Nathalie Bernardo da Câmara traduziu Fragments d’un ouvrage inédit – Notes biographiques, de Nísia Floresta Brasileira Augusta, A. Chérie Éditeur, 111 pages. Paris, 1878; a tradução, Fragmentos de uma obra inédita – Notas biográficas, publicada pela Editora da Universidade de Brasília (UnB), 151 páginas. Brasília-DF, 2001.
O presente artigo, revisado e atualizado pela autora, originalmente publicado no extinto jornal O Galo. Ano XIV, n° 7, Fundação José Augusto, Departamento Estadual de Imprensa do Rio Grande do Norte, Natal-RN, julho 2002, e, posteriormente, transcrito para o blog A Bagagem do navegante, em 12/10/2013.

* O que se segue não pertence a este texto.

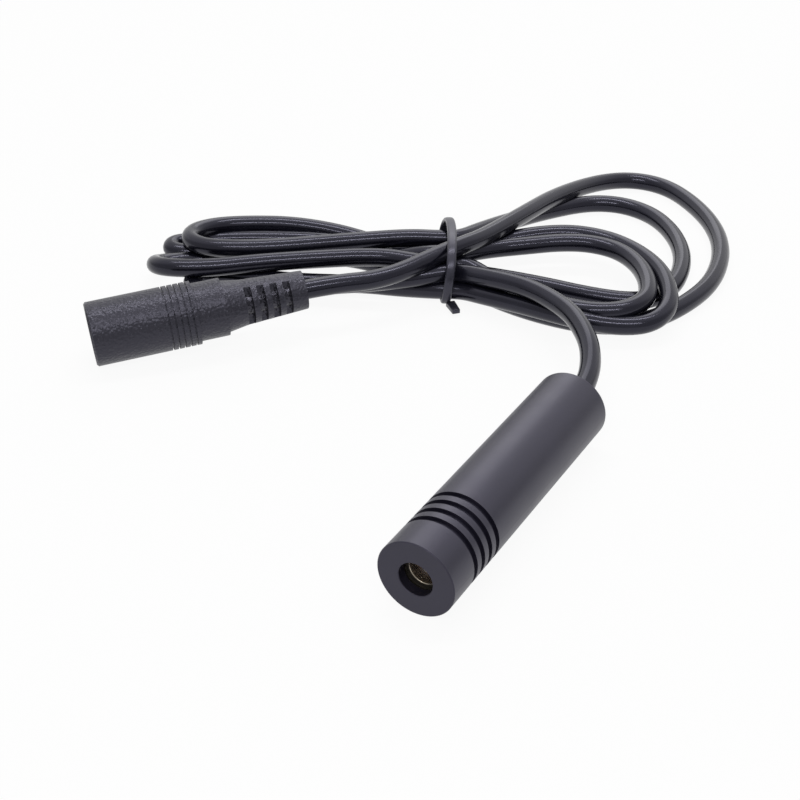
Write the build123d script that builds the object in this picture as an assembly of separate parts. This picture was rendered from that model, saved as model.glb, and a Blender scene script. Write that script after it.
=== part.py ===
from build123d import *
import math
import os

# Laser diode module on a tied lead with an inline power socket.
# Millimetres. The barrel lies along Y with its beam end towards -Y, its underside on Z = 0 and
# its middle over the origin. The lead leaves the back of the barrel towards +Y.

# Cuts run past the faces they open by this much.
overrun = 1.0

# Barrel, turned from bar
barrel_diameter = 12.0
barrel_length = 49.0
barrel_edge_break = 0.15
front_wall = 1.6
aperture_diameter = 5.3
aperture_edge_break = 0.1
groove_count = 4
groove_start = 5.5
groove_pitch = 2.1
groove_width = 1.0
groove_depth = 0.6
cell_bore_wall = 1.5
cell_bore_depth = 8.0
main_bore_wall = 0.8

# Lens cell, screwed into the front bore from behind and glued
cell_gap = 0.6
cell_length = 5.0
cell_wall = 1.5
lens_seat_width = 0.9
cell_slot_width = 1.0
cell_slot_depth = 0.8
cell_edge_break = 0.2
lens_edge_thickness = 1.2
lens_crown = 0.7
lens_lip = 0.2
ring_length = 0.8
ring_width = 0.7
ring_edge_break = 0.1

# Rubber ring that keeps the cell's thread from working loose
cushion_width = 1.1
cushion_side_gap = 0.4
cushion_edge = 0.3

# Diode and the brass slug it is pressed into
slug_length = 8.0
slug_edge_break = 0.3
stem_diameter = 5.6
stem_thickness = 1.2
stem_seat = 2.8
cap_diameter = 3.55
cap_flange_diameter = 4.7
cap_flange_thickness = 0.3
cap_height = 2.3
cap_wall = 0.25
window_opening = 1.6
window_thickness = 0.25
submount_width = 1.0
submount_depth = 0.6
submount_height = 1.3
chip_width = 0.3
chip_thickness = 0.12
chip_length = 0.4
pin_diameter = 0.45
pin_circle_diameter = 2.0
pin_length = 7.5
short_pin_length = 4.0

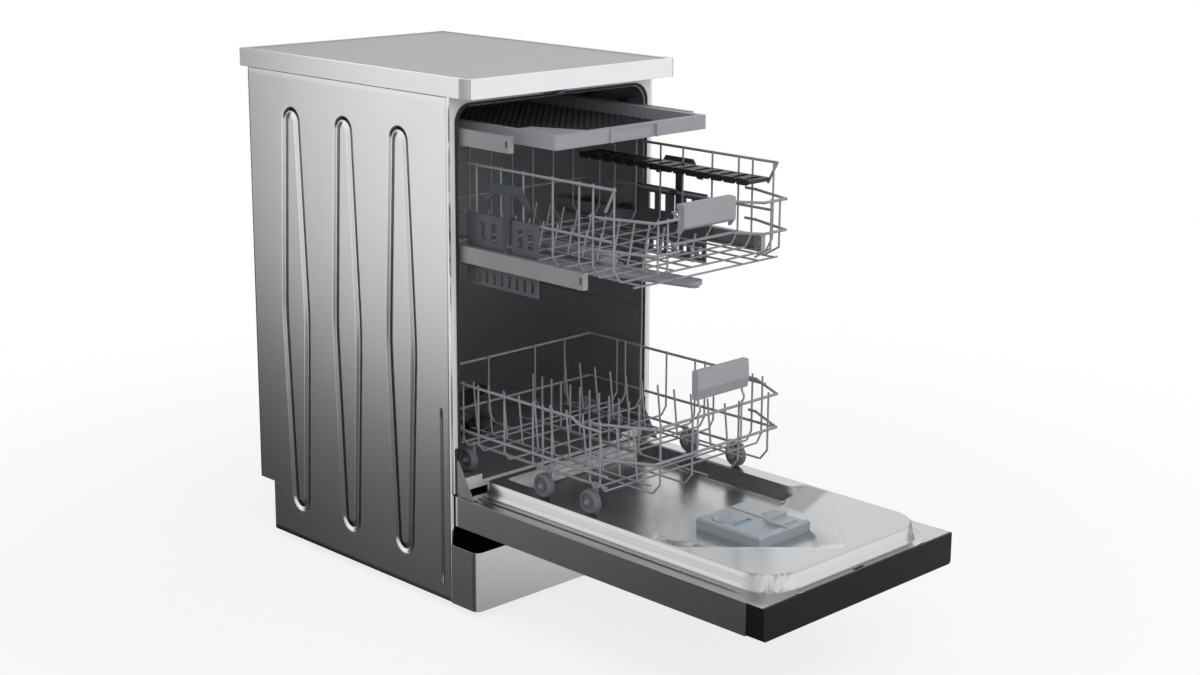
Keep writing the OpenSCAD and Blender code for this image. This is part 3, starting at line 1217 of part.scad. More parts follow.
module door_liner() seat() color([0.78, 0.79, 0.8]) difference() {
  union() {
    block(-liner_half, liner_half, door_end + 4, liner_back, door_face - liner_t, door_face);
    translate([0, 0, door_face - eps]) linear_extrude(field_h + eps) field_outline(field_x, field_y0,
      field_y1, field_r, 12);
    translate([0, 0, door_face - 1.5 * liner_t]) linear_extrude(field_h - dish_drop)
      field_outline(dish_x, dish_y0, dish_y1, dish_r, 10);
  }
  translate([0, 0, door_face - 3 * liner_t]) linear_extrude(field_h + 2 * liner_t) difference() {
    field_outline(field_x - liner_t, field_y0 + liner_t, field_y1 - liner_t, field_r - liner_t, 12 - liner_t);
    field_outline(dish_x + liner_t, dish_y0 - liner_t, dish_y1 + liner_t, dish_r + liner_t, 10 + liner_t);
  }
  translate([0, 0, field_z - dish_drop]) linear_extrude(field_h) field_outline(dish_x, dish_y0, dish_y1,
    dish_r, 10);
  translate([0, 0, door_face - 3 * liner_t]) linear_extrude(field_h - dish_drop + 2 * liner_t)
    field_outline(dish_x + liner_t + eps, dish_y0 - liner_t - eps, dish_y1 + liner_t + eps, dish_r, 10);
  block(-disp_half - gap, disp_half + gap, disp_y0 - gap, disp_y1 + gap, door_face - 20, field_z);
  block(-12, 12, door_end + slot_in, door_end + slot_in + slot_long, door_face - 20, door_face + eps);
  for (s = [-1, 1]) block(min(s * (arm_x - 1), s * (arm_x + arm_t + 1)), max(s * (arm_x - 1),
    s * (arm_x + arm_t + 1)),
    hinge_in - 38, hinge_in, door_face - 20, door_face + eps);
}
// Black control panel across the top of the door, with a grip pocket behind the outer panel
grip_half = 70;
grip_y0 = pan_front + 2;
grip_inset = 42;
grip_y1 = grip_y0 + grip_inset;
grip_depth = 24;
button_d = 14;
button_x = 178;
button_y = door_end + panel_h / 2;
button_hole = 6;
module control_panel() seat() color([0.09, 0.09, 0.1]) difference() {
  union() {
    along_y(door_end, pan_front - gap) soft_rect_z(door_w, door_low, door_face, 5);
    block(-grip_half, grip_half, grip_y0, grip_y1, door_low + sheet + gap, door_low + grip_depth);
    block(-grip_half, grip_half, pan_front - 4, grip_y0 + eps, door_low + sheet + gap, door_low + grip_depth);
  }
  block(-door_half + 3, door_half - 3, door_end + 3, pan_front + eps, door_low + grip_depth + 1,
    door_face - liner_t - gap);
  block(-liner_half - gap, liner_half + gap, door_end + 4 - gap, pan_front + eps,
    door_face - liner_t - gap, door_face + eps);
  block(-grip_half + 3, grip_half - 3, grip_y0 + 3, grip_y1 - 3, door_low - eps, door_low + grip_depth - 3);
  for (s = [-1, 1]) bar_z(door_low - eps, door_low + button_hole + 2, s * button_x, button_y, button_d
    + 2 * gap);
}
module soft_rect_z(w, z0, z1, r) {
  translate([-w / 2 + r, z0]) square([w - 2 * r, z1 - z0]);
  translate([-w / 2, z0 + r]) square([w, z1 - z0 - r]);
  for (s = [-1, 1]) translate([s * (w / 2 - r), z0 + r]) circle(r = r);
}
module button_at(s) seat() color([0.2, 0.2, 0.21]) translate([s * button_x, button_y, door_low - 0.8]) {
  cylinder(d = button_d, h = 5);
  translate([0, 0, 0]) cylinder(d = button_d - 3, h = 5.4);
}
module power_button() button_at(-1);
module start_button() button_at(1);

// Detergent dispenser in the liner, with its sliding lid and the rinse-aid flap
disp_half = 58;
disp_inset = 146;
disp_y0 = door_end + disp_inset;
disp_y1_inset = 125;
disp_y1 = disp_y0 + disp_y1_inset;
disp_top = field_z - 2;
cup_d = 26;
disp_deep = 18;
disp_step = 4;
disp_split = 12;
disp_end = 5;
cup_x = 18;
cup_side = 6;
cup_front = 52;
cup_back = 12;
cap_x = -32;
cap_y = disp_y0 + 92;
cap_d = 34;
cap_deep = 9;
cap_t = 8;
cap_grip = [24, 5, 5];
window_x = [-44, -16];
window_y = [34, 44];
window_t = 3;
lid_front = 46;
lid_rise = 1.5;
lid_ribs = 4;
lid_rib_x = [20, 8];
lid_rib_w = 2;
lid_rib_top = 3;
module dispenser() seat() color([0.6, 0.61, 0.63]) difference() {
  union() {
    block(-disp_half, disp_half, disp_y0, disp_y1, door_face - disp_deep, disp_top - disp_step);
    block(-disp_half, disp_split, disp_y0, disp_y1, door_face - disp_deep, disp_top);
    for (y = [disp_y0, disp_y1 - disp_end])
      block(disp_split - 2, disp_half, y, y + disp_end, disp_top - disp_end, disp_top);
  }
  block(cup_x, disp_half - cup_side, disp_y0 + cup_front, disp_y1 - cup_back, disp_top - cup_d, disp_top + eps);
  bar_z(disp_top - cap_deep, disp_top + eps, cap_x, cap_y, cap_d + 2 * gap);
  block(window_x[0], window_x[1], disp_y0 + window_y[0], disp_y0 + window_y[1], disp_top - window_t, disp_top + eps);
}
module dispenser_lid() seat() color([0.64, 0.65, 0.67]) {
  y0 = disp_y0 + lid_front;
  block(disp_split + gap, disp_half, y0, disp_y1 - disp_end - gap, disp_top - disp_step + gap, disp_top + lid_rise);
  for (i = [1:lid_ribs])
    block(lid_rib_x[0], disp_half - lid_rib_x[1], y0 + 2 * i * lid_rib_w, y0 + (2 * i + 1) * lid_rib_w,
      disp_top + 1, disp_top + lid_rib_top);
}
module rinse_lid() seat() color([0.3, 0.4, 0.6]) {
  translate([cap_x, cap_y, disp_top - cap_deep + gap]) cylinder(d = cap_d, h = cap_t);
  translate([cap_x, cap_y, disp_top]) cube(cap_grip, center = true);
}

// Door lock under the liner's slot
module door_latch() seat() color([0.2, 0.2, 0.21]) difference() {
  block(-26, 26, door_end + 3 + gap, door_end + 24, door_face - liner_t - gap - 17,
    door_face - liner_t - gap);
  block(-10, 10, door_end + slot_in, door_end + slot_in + slot_long, door_face - 15.5, door_face);
}

worktop_board();
worktop_rim();
worktop_corners();
left_side_panel();
right_side_panel();
rear_panel();
base_tray();
plinth();
tub();
tub_gasket();
sump();
filter_plate();
filter_cylinder();
wash_pump();
drain_pump();
softener_tank();
salt_cap();
inlet_valve();
upper_spray_feed();
counterweight();
hinge_brackets();
door_springs();
latch_strike();
feed_pipe();
rail_guides();
front_left_foot();
front_right_foot();
rear_left_foot();
rear_right_foot();
lower_spray_arm();
upper_spray_arm();
tray_rails();
basket_rails();
tray_frame();
tray_grid();
upper_basket_walls();
upper_basket_floor();
upper_basket_handle();
height_adjusters();
left_lever();
right_lever();
cup_shelf();
lower_basket_walls();
lower_basket_floor();
lower_basket_handle();
fold_tines();
wheels_1();
wheels_2();
wheels_3();
wheels_4();
door_outer_panel();
door_liner();
control_panel();
dispenser();
dispenser_lid();
rinse_lid();
door_latch();
hinge_arms();
power_button();
start_button();
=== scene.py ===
"""Slimline free-standing dishwasher, door open and baskets drawn out: the looks of every piece.

Each sub-assembly is a class with its own sizes in millimetres. Its methods build the pieces that the
solids leave plain and give a finish to every solid that stays. The frame's metres come in at `mm`.
"""

import json
import logging
import math
from collections.abc import Callable, Iterable, Sequence
from dataclasses import dataclass
from enum import Enum

import bmesh
import bpy
from mathutils import Matrix, Vector


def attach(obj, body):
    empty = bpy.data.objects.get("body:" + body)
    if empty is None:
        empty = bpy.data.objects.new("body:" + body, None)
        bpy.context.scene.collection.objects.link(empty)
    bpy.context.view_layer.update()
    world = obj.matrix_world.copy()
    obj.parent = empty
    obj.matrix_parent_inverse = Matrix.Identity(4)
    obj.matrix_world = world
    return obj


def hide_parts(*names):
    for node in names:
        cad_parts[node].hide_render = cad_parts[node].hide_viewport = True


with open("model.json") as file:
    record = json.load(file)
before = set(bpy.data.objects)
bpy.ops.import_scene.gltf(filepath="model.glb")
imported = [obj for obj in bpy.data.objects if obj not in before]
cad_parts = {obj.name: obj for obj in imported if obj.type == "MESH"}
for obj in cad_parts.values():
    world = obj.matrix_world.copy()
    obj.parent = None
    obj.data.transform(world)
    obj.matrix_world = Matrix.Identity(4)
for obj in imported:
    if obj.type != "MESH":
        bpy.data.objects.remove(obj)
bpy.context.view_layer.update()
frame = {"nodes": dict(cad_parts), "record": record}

log = logging.getLogger("dishwasher")

Point = tuple[float, float, float]
Value = float | tuple | bpy.types.NodeSocket

# One millimetre in the frame's metres.
MM = 0.001
# Creases of moulded pieces stay sharp above this angle, in degrees.
MOULD_ANGLE = 30.0
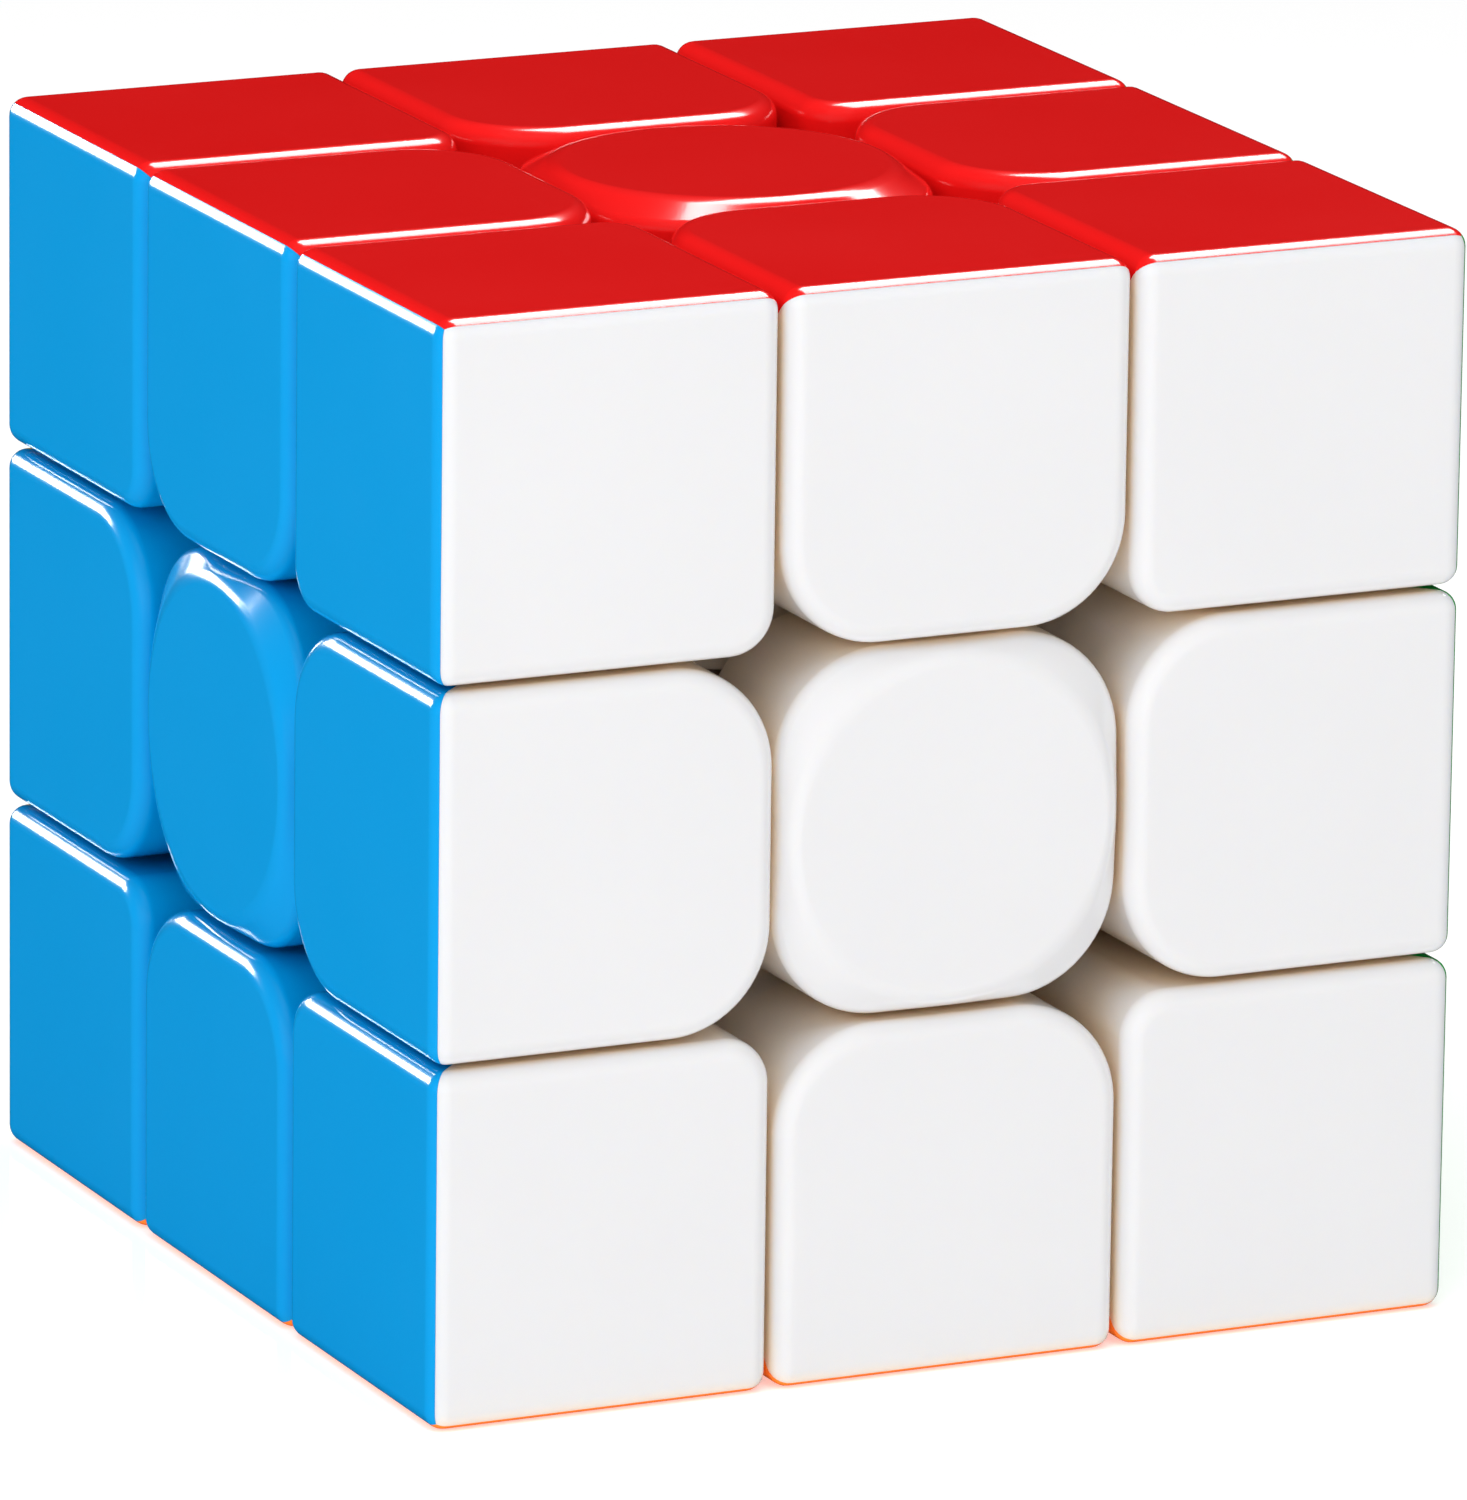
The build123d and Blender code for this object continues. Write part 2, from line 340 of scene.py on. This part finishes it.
def edge_shell():
    """One colour of an edge piece: a hollow tongue, moulded with its half of the foot."""
    width, reach = (-MIDDLE_HALF, MIDDLE_HALF), (OUTER_LOW, HALF)
    shell = block(width, reach, reach)
    round_edges(shell, inner_uprights(MIDDLE_HALF, OUTER_LOW), EDGE_INNER_ROUND, BROAD_STEPS)
    round_edges(shell, on_outer_face("y", "z"), RIM, RIM_STEPS)
    half_inside, low_inside = MIDDLE_HALF - WALL, OUTER_LOW + WALL
    inside = (low_inside, HALF - WALL)
    cavity = block((-half_inside, half_inside), inside, inside)
    round_edges(cavity, inner_uprights(half_inside, low_inside), EDGE_INNER_ROUND - WALL, RIM_STEPS)
    combine(cavity, "DIFFERENCE", post(EDGE_UNDERSIDE + WALL, -HALF, HALF, "X", DRUM_VERTICES))
    combine(shell, "DIFFERENCE", cavity, post(EDGE_UNDERSIDE, -HALF, HALF, "X", DRUM_VERTICES))
    foot = block((-FOOT_HALF, FOOT_HALF), (FOOT_LOW, HALF), (FOOT_LOW, HALF))
    round_edges(foot, inner_uprights(FOOT_HALF, FOOT_LOW), FOOT_ROUND, SMALL_STEPS)
    combine(foot, "INTERSECT", ball(FOOT_RADIUS))
    combine(foot, "DIFFERENCE", ball(EDGE_FOOT_INSIDE))
    combine(shell, "UNION", foot)
    combine(shell, "INTERSECT", share())
    return smoothed(shell)


# Centre pieces, made on +Z

def ring(height, low_radius):
    """Picks the level edges at a height that lie outside a radius."""
    return lambda ends: all(same(end, z=height) and end.to_2d().length > low_radius for end in ends)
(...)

Em tempo: No dia 7 de junho comemora-se a liberdade de imprensa no Brasil – no mundo, a data é comemorada no dia 3 de maio, conforme deliberou a Declaração de Windhoek em 1991, na Namíbia, durante evento promovido pela UNESCO, e constituiu-se num apelo à mobilização do planeta para proteger os princípios fundamentais da liberdade de expressão, tal como consagrados no Artigo 19.º da Declaração Universal do Direitos Humanos, que afirma: “Todo o indivíduo tem direito à liberdade de opinião e de expressão, o que implica o direito de não ser inquietado pelas suas opiniões e o de procurar, receber e difundir, sem consideração de fronteiras, informações e ideias por qualquer meio de expressão…”.